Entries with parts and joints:
━━━━━━━━━━━━━━━━━━━━━━━━━━━━━━
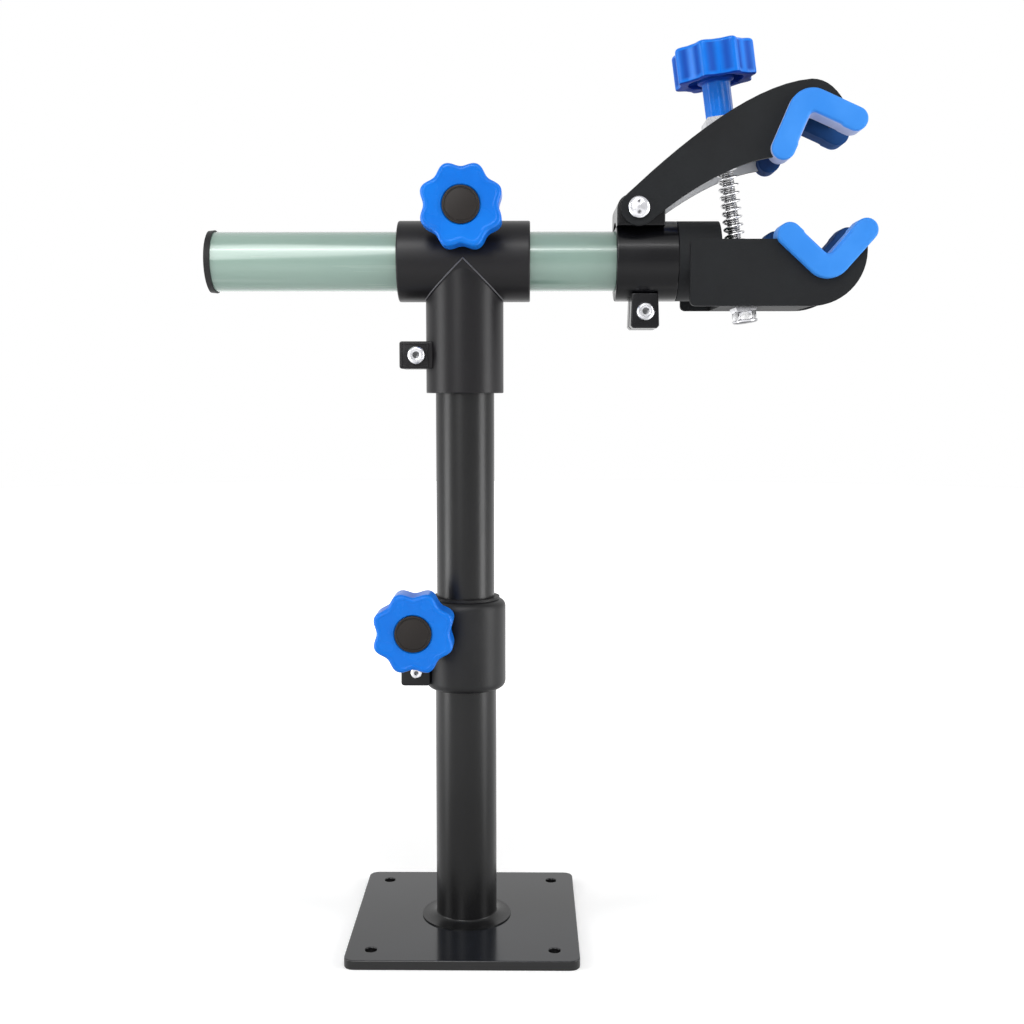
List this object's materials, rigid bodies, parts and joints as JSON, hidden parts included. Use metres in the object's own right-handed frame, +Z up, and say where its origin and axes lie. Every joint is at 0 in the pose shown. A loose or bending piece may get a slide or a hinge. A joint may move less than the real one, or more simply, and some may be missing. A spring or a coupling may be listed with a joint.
{
  "type": "bicycle repair stand",
  "caption": "Bench-mounted bicycle repair stand: bolted square base, telescoping swivel post, sliding rolling arm and screw clamp with V-shaped pads.",
  "frame": {"origin": "centre of the base plate's underside, on the post's axis", "axes": "+Z up along the post, +X along the arm towards the clamp at rest, -Y towards the side that carries the two star knobs"},
  "size_m": [0.4014, 0.14, 0.5481],
  "materials": {
    "base_plate": "satin",
    "foot_ring": "satin",
    "lower_tube": "gloss",
    "upper_tube": "gloss",
    "arm_tube": "gloss",
    "collar": "satin",
    "tee": "satin",
    "head": "gloss",
    "liner": "matte",
    "cap": "satin",
    "jaw": "matte",
    "pad": "satin",
    "knob": "gloss",
    "knob_cap": "satin",
    "zinc": "satin",
    "spring": "polished"
  },
  "bodies": {
    "base": {"base_plate": "base_plate", "foot_ring": "foot_ring", "lower_tube": "lower_tube", "post_collar": "collar", "collar_bolt": "zinc", "collar_nut": "zinc", "post_knob_bolt": "zinc"},
    "post_knob_washer": {"post_knob_washer": "zinc"},
    "post_knob": {"post_knob": "knob", "post_knob_insert": "zinc", "post_knob_cap": "knob_cap"},
    "collar_liner": {"collar_liner": "liner"},
    "post": {"upper_tube": "upper_tube", "tee_joint": "tee", "tee_bolt": "zinc", "tee_nut": "zinc", "arm_knob_bolt": "zinc"},
    "arm_knob_washer": {"arm_knob_washer": "zinc"},
    "arm_knob": {"arm_knob": "knob", "arm_knob_insert": "zinc", "arm_knob_cap": "knob_cap"},
    "tee_liner": {"tee_liner": "liner"},
    "arm": {"arm_tube": "arm_tube", "arm_end_cap": "cap", "head_sleeve": "head", "head_bolt": "zinc", "head_nut": "zinc", "pivot_bolt": "zinc", "pivot_nut": "zinc", "lower_jaw": "jaw", "lower_pad_near": "pad", "lower_pad_far": "pad"},
    "upper_jaw": {"upper_jaw": "jaw", "upper_pad_near": "pad", "upper_pad_far": "pad"},
    "clamp_screw": {"jaw_rod": "zinc", "rod_nut": "zinc", "rod_foot_seat": "zinc", "jaw_spring": "spring"},
    "screw_seat": {"rod_upper_seat": "zinc"},
    "clamp_knob": {"jaw_knob": "knob", "jaw_knob_insert": "zinc", "jaw_knob_cap": "knob_cap"}
  },
  "joints": [
    {"name": "post_knob_turn", "type": "hinge", "parent": "post_knob_washer", "child": "post_knob", "pos_m": [-0.02925, -0.0166, 0.196], "axis": [0, -1, 0], "range_deg": [0, 720]},
    {"name": "post_knob_travel", "type": "slide", "parent": "base", "child": "post_knob_washer", "axis": [0, -1, 0], "range_m": [0, 0.0026]},
    {"name": "post_swivel", "type": "hinge", "parent": "base", "child": "collar_liner", "pos_m": [0, 0, 0.196], "axis": [0, 0, 1], "continuous": true},
    {"name": "post_height", "type": "slide", "parent": "collar_liner", "child": "post", "axis": [0, 0, 1], "range_m": [-0.08, 0.07]},
    {"name": "arm_knob_turn", "type": "hinge", "parent": "arm_knob_washer", "child": "arm_knob", "pos_m": [0, -0.0166, 0.44595], "axis": [0, -1, 0], "range_deg": [0, 720]},
    {"name": "arm_knob_travel", "type": "slide", "parent": "post", "child": "arm_knob_washer", "axis": [0, -1, 0], "range_m": [0, 0.0026]},
    {"name": "arm_roll", "type": "hinge", "parent": "post", "child": "tee_liner", "pos_m": [0, 0, 0.418], "axis": [1, 0, 0], "continuous": true},
    {"name": "arm_slide", "type": "slide", "parent": "tee_liner", "child": "arm", "axis": [1, 0, 0], "range_m": [-0.05, 0.11]},
    {"name": "jaw_knob_turn", "type": "hinge", "parent": "screw_seat", "child": "clamp_knob", "pos_m": [0.15517, 0, 0.49943], "axis": [-0.1391, 0, 0.9903], "range_deg": [-6471.4, 1232.6], "deforming": ["jaw_spring"]},
    {"name": "jaw_swing", "type": "hinge", "parent": "arm", "child": "upper_jaw", "pos_m": [0.104, 0, 0.447], "axis": [0, -1, 0], "range_deg": [-21.1, 4.1], "deforming": ["jaw_spring"]},
    {"name": "screw_lean", "type": "hinge", "parent": "arm", "child": "clamp_screw", "pos_m": [0.1704, 0, 0.391], "axis": [0, -1, 0], "range_deg": [-8.29, 1.66], "deforming": ["jaw_spring"]},
    {"name": "screw_travel", "type": "slide", "parent": "clamp_screw", "child": "screw_seat", "axis": [-0.1391, 0, 0.9903], "range_m": [-0.02267, 0.00448], "deforming": ["jaw_spring"]}
  ],
  "couplings": [
    {"joint": "post_knob_travel", "follows": "post_knob_turn", "m_per_rad": 0.00019894},
    {"joint": "arm_knob_travel", "follows": "arm_knob_turn", "m_per_rad": 0.00019894},
    {"joint": "screw_travel", "follows": "jaw_knob_turn", "m_per_rad": 0.00019894},
    {"joint": "jaw_swing", "follows": "jaw_knob_turn", "ratio": 0.0032451},
    {"joint": "screw_lean", "follows": "jaw_knob_turn", "ratio": 0.0012656}
  ]
}
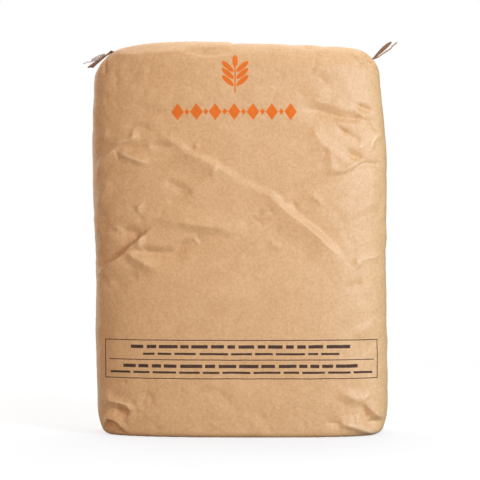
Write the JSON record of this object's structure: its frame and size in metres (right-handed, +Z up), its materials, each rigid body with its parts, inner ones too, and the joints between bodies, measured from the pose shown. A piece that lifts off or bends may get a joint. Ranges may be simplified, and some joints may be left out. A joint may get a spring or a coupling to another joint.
{
  "type": "bag of flour",
  "caption": "Large full kraft paper sack of flour, standing upright, its mouth closed by a sewn paper tape with loose thread ends.",
  "frame": {"origin": "middle of the flat bottom, on the surface that the sack stands on", "axes": "+Z up, the printed front faces -Y, +X to the right of someone who looks at the front"},
  "size_m": [0.4397, 0.1594, 0.5461],
  "materials": {
    "kraft_paper": "matte brown kraft paper with an orange and dark brown print",
    "crepe_tape": "dark brown creped paper tape",
    "cotton_thread": "undyed twisted cotton"
  },
  "bodies": {
    "root": {"sack": "kraft_paper", "closing_tape": "crepe_tape", "sewing_thread": "cotton_thread"}
  },
  "joints": []
}
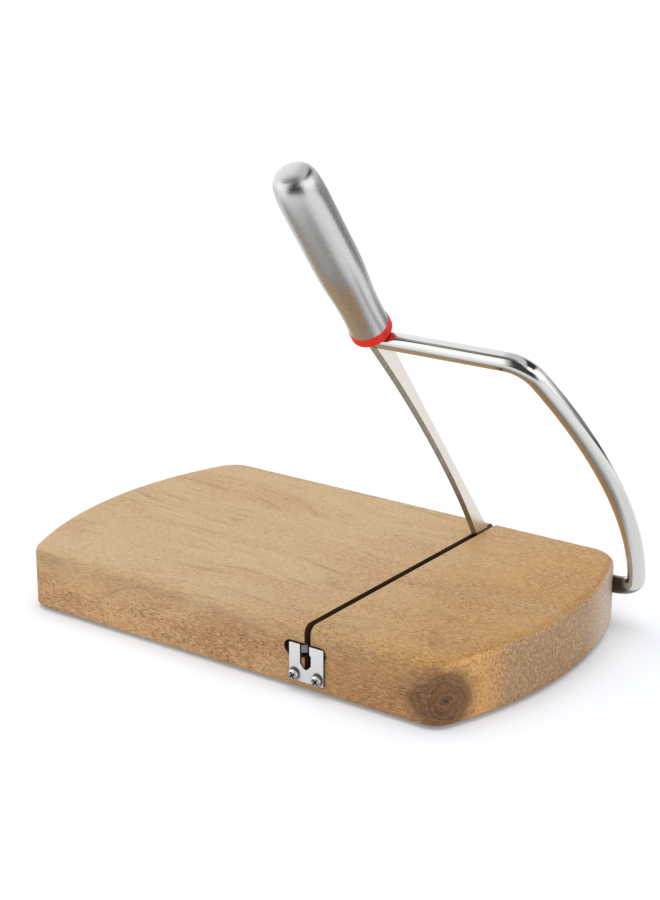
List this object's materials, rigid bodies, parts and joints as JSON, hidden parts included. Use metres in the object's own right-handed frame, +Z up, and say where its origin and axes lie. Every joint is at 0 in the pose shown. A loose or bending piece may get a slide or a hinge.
━━━━━━━━━━━━━━━━━━━━━━━━━━━━━━
Repeat every line of the data, exactly and in full.

### [Solution to the exercise]
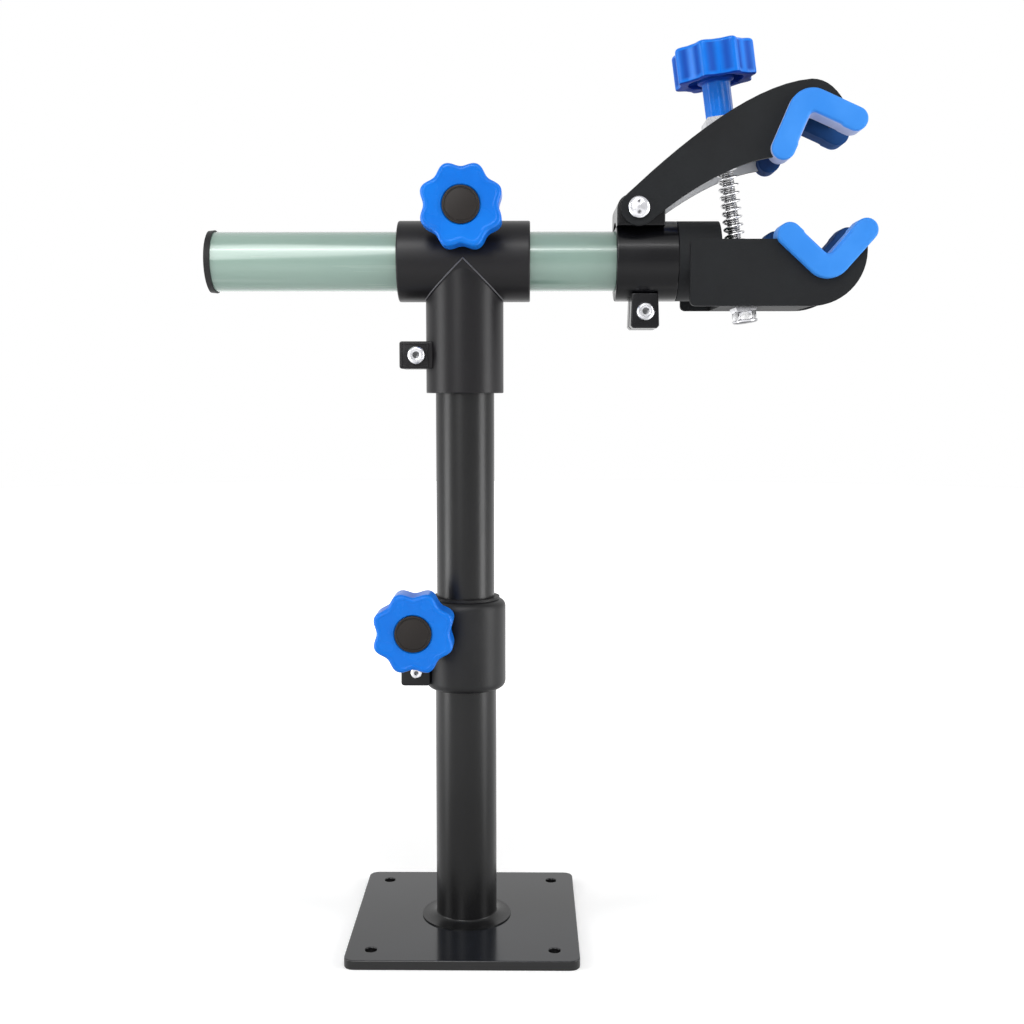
List this object's materials, rigid bodies, parts and joints as JSON, hidden parts included. Use metres in the object's own right-handed frame, +Z up, and say where its origin and axes lie. Every joint is at 0 in the pose shown. A loose or bending piece may get a slide or a hinge. A joint may move less than the real one, or more simply, and some may be missing. A spring or a coupling may be listed with a joint.
{
  "type": "bicycle repair stand",
  "caption": "Bench-mounted bicycle repair stand: bolted square base, telescoping swivel post, sliding rolling arm and screw clamp with V-shaped pads.",
  "frame": {"origin": "centre of the base plate's underside, on the post's axis", "axes": "+Z up along the post, +X along the arm towards the clamp at rest, -Y towards the side that carries the two star knobs"},
  "size_m": [0.4014, 0.14, 0.5481],
  "materials": {
    "base_plate": "satin",
    "foot_ring": "satin",
    "lower_tube": "gloss",
    "upper_tube": "gloss",
    "arm_tube": "gloss",
    "collar": "satin",
    "tee": "satin",
    "head": "gloss",
    "liner": "matte",
    "cap": "satin",
    "jaw": "matte",
    "pad": "satin",
    "knob": "gloss",
    "knob_cap": "satin",
    "zinc": "satin",
    "spring": "polished"
  },
  "bodies": {
    "base": {"base_plate": "base_plate", "foot_ring": "foot_ring", "lower_tube": "lower_tube", "post_collar": "collar", "collar_bolt": "zinc", "collar_nut": "zinc", "post_knob_bolt": "zinc"},
    "post_knob_washer": {"post_knob_washer": "zinc"},
    "post_knob": {"post_knob": "knob", "post_knob_insert": "zinc", "post_knob_cap": "knob_cap"},
    "collar_liner": {"collar_liner": "liner"},
    "post": {"upper_tube": "upper_tube", "tee_joint": "tee", "tee_bolt": "zinc", "tee_nut": "zinc", "arm_knob_bolt": "zinc"},
    "arm_knob_washer": {"arm_knob_washer": "zinc"},
    "arm_knob": {"arm_knob": "knob", "arm_knob_insert": "zinc", "arm_knob_cap": "knob_cap"},
    "tee_liner": {"tee_liner": "liner"},
    "arm": {"arm_tube": "arm_tube", "arm_end_cap": "cap", "head_sleeve": "head", "head_bolt": "zinc", "head_nut": "zinc", "pivot_bolt": "zinc", "pivot_nut": "zinc", "lower_jaw": "jaw", "lower_pad_near": "pad", "lower_pad_far": "pad"},
    "upper_jaw": {"upper_jaw": "jaw", "upper_pad_near": "pad", "upper_pad_far": "pad"},
    "clamp_screw": {"jaw_rod": "zinc", "rod_nut": "zinc", "rod_foot_seat": "zinc", "jaw_spring": "spring"},
    "screw_seat": {"rod_upper_seat": "zinc"},
    "clamp_knob": {"jaw_knob": "knob", "jaw_knob_insert": "zinc", "jaw_knob_cap": "knob_cap"}
  },
  "joints": [
    {"name": "post_knob_turn", "type": "hinge", "parent": "post_knob_washer", "child": "post_knob", "pos_m": [-0.02925, -0.0166, 0.196], "axis": [0, -1, 0], "range_deg": [0, 720]},
    {"name": "post_knob_travel", "type": "slide", "parent": "base", "child": "post_knob_washer", "axis": [0, -1, 0], "range_m": [0, 0.0026]},
    {"name": "post_swivel", "type": "hinge", "parent": "base", "child": "collar_liner", "pos_m": [0, 0, 0.196], "axis": [0, 0, 1], "continuous": true},
    {"name": "post_height", "type": "slide", "parent": "collar_liner", "child": "post", "axis": [0, 0, 1], "range_m": [-0.08, 0.07]},
    {"name": "arm_knob_turn", "type": "hinge", "parent": "arm_knob_washer", "child": "arm_knob", "pos_m": [0, -0.0166, 0.44595], "axis": [0, -1, 0], "range_deg": [0, 720]},
    {"name": "arm_knob_travel", "type": "slide", "parent": "post", "child": "arm_knob_washer", "axis": [0, -1, 0], "range_m": [0, 0.0026]},
    {"name": "arm_roll", "type": "hinge", "parent": "post", "child": "tee_liner", "pos_m": [0, 0, 0.418], "axis": [1, 0, 0], "continuous": true},
    {"name": "arm_slide", "type": "slide", "parent": "tee_liner", "child": "arm", "axis": [1, 0, 0], "range_m": [-0.05, 0.11]},
    {"name": "jaw_knob_turn", "type": "hinge", "parent": "screw_seat", "child": "clamp_knob", "pos_m": [0.15517, 0, 0.49943], "axis": [-0.1391, 0, 0.9903], "range_deg": [-6471.4, 1232.6], "deforming": ["jaw_spring"]},
    {"name": "jaw_swing", "type": "hinge", "parent": "arm", "child": "upper_jaw", "pos_m": [0.104, 0, 0.447], "axis": [0, -1, 0], "range_deg": [-21.1, 4.1], "deforming": ["jaw_spring"]},
    {"name": "screw_lean", "type": "hinge", "parent": "arm", "child": "clamp_screw", "pos_m": [0.1704, 0, 0.391], "axis": [0, -1, 0], "range_deg": [-8.29, 1.66], "deforming": ["jaw_spring"]},
    {"name": "screw_travel", "type": "slide", "parent": "clamp_screw", "child": "screw_seat", "axis": [-0.1391, 0, 0.9903], "range_m": [-0.02267, 0.00448], "deforming": ["jaw_spring"]}
  ],
  "couplings": [
    {"joint": "post_knob_travel", "follows": "post_knob_turn", "m_per_rad": 0.00019894},
    {"joint": "arm_knob_travel", "follows": "arm_knob_turn", "m_per_rad": 0.00019894},
    {"joint": "screw_travel", "follows": "jaw_knob_turn", "m_per_rad": 0.00019894},
    {"joint": "jaw_swing", "follows": "jaw_knob_turn", "ratio": 0.0032451},
    {"joint": "screw_lean", "follows": "jaw_knob_turn", "ratio": 0.0012656}
  ]
}
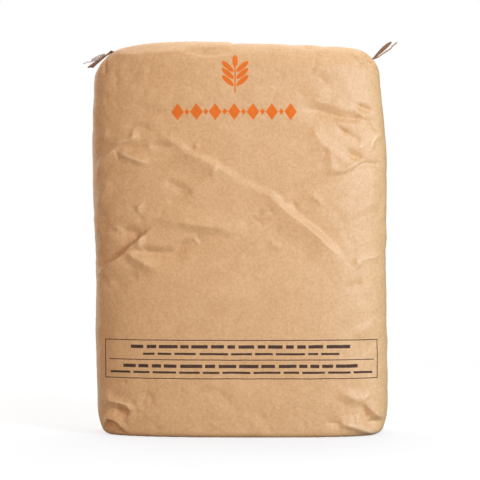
Write the JSON record of this object's structure: its frame and size in metres (right-handed, +Z up), its materials, each rigid body with its parts, inner ones too, and the joints between bodies, measured from the pose shown. A piece that lifts off or bends may get a joint. Ranges may be simplified, and some joints may be left out. A joint may get a spring or a coupling to another joint.
{
  "type": "bag of flour",
  "caption": "Large full kraft paper sack of flour, standing upright, its mouth closed by a sewn paper tape with loose thread ends.",
  "frame": {"origin": "middle of the flat bottom, on the surface that the sack stands on", "axes": "+Z up, the printed front faces -Y, +X to the right of someone who looks at the front"},
  "size_m": [0.4397, 0.1594, 0.5461],
  "materials": {
    "kraft_paper": "matte brown kraft paper with an orange and dark brown print",
    "crepe_tape": "dark brown creped paper tape",
    "cotton_thread": "undyed twisted cotton"
  },
  "bodies": {
    "root": {"sack": "kraft_paper", "closing_tape": "crepe_tape", "sewing_thread": "cotton_thread"}
  },
  "joints": []
}
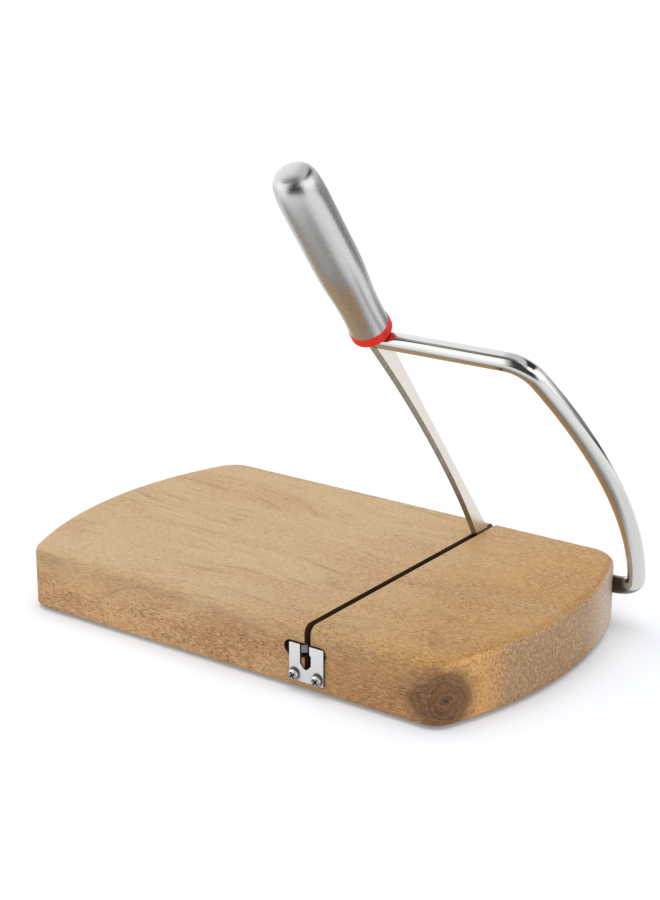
List this object's materials, rigid bodies, parts and joints as JSON, hidden parts included. Use metres in the object's own right-handed frame, +Z up, and say where its origin and axes lie. Every joint is at 0 in the pose shown. A loose or bending piece may get a slide or a hinge.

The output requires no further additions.